The flight from rural Wales continued. Without industry (except for the coal mines and iron works of small areas of Flint and Denbigh and the slate quarries of Gwynedd) and short of land (other than that owned by the few wealthy, dominant families such as the Wynnes and the Mostyns) the men of Merioneth, Cardigan, Montgomery, Radnor, and Pembroke left their small holdings by the thousands to take up residence in the counties of Glamorgan or Monmouth or to take their families to England. Poor harvests in Wales over a long period and lack of employment meant that they would never return. The postal reforms of the 1840's that both speeded up and cheapened postal deliveries meant that many of these workers could keep in touch with the families they had left behind.

Despite being expanded and strengthened by the Welsh-speaking newcomers, the Welsh communities in the heavily industrialized areas of the country, by the end of the century was ultimately unable to absorb the vast influx of non-Welsh speakers, mainly from Ireland and England into its own language culture. The repercussions are felt strongly today as only one in five of the inhabitants of Wales use Welsh as a language of everyday affairs.

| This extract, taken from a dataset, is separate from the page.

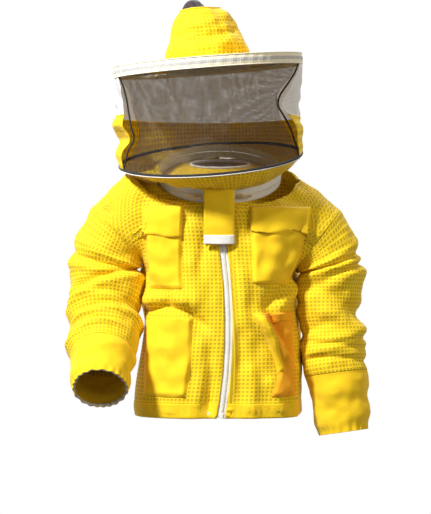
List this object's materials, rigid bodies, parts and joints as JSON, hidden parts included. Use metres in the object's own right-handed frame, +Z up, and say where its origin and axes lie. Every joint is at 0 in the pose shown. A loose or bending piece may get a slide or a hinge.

In Flintshire, so near to the large urban areas of Merseyside and Cheshire there had long been deliberate attempts to stamp out the Welsh language: a traveler to the area as early as 1799 described the situation thus:
If therefore, in the colloquial intercourse of the scholars, one of them be detected in speaking a Welsh word, he is immediately degraded with the 'Welsh lump,' a large piece of lead fastened to a string, and suspended round the neck of the offender. The mark of ignominy has had the desired effect: all the children of Flintshire speak English very well.
Such drastic measures had their desired effect. In 1804 John Evans wrote that "North Wales is becoming English." In the same year, describing another border county Benjamin Heath Malkin wrote:
The language of Radnorshire is almost universally English. In learning to converse with their Saxon neighbours, they have forgotten the use of their vernacular tongue.
The language managed to hang on in other areas, only to incur increasing hostility. In a letter to The Cambrian in September 1840, one writer even blamed the Welsh language for the country's moral turpitude; it is worth quoting in full, for it expressed an attitude all too common both in the writer's day, and the century that followed:
I cherish the hope that I may yet see the day when Wales, no longer the seat of barbarity and heathenism, will herself take a fit position (from which she has so long been excluded) in moral literature and science. It may be asked how was Wales set aside from that past, which is the glory and pride of every other nation? The answer is simple -- she is bound with fetters as yet indissoluble which she seems to hug with increasing tenacity -- namely her language --The Welshman is a fool, his language is his folly -- he prefers others to enjoy his goods, he prefers he prefers being laughed at as a puppet in Druidic processions and Bardic Eisteddfodau.
The writer wished to see the disappearance for ever of the Welsh language, "without which act, we can never hope to be recognized otherwise than as simple, good-natured, honest barbarians." The letter, astonishingly enough, was written just at the time that Lady Charlotte Guest was making known to the world some of the glories of Welsh literature through her translations of the medieval tales known as the Mabinogion. At the same time, Lady Llanover advised the mothers of Wales, "...speak Welsh to your children...it is from you, and not from their fathers, that they will learn to love God in their own language."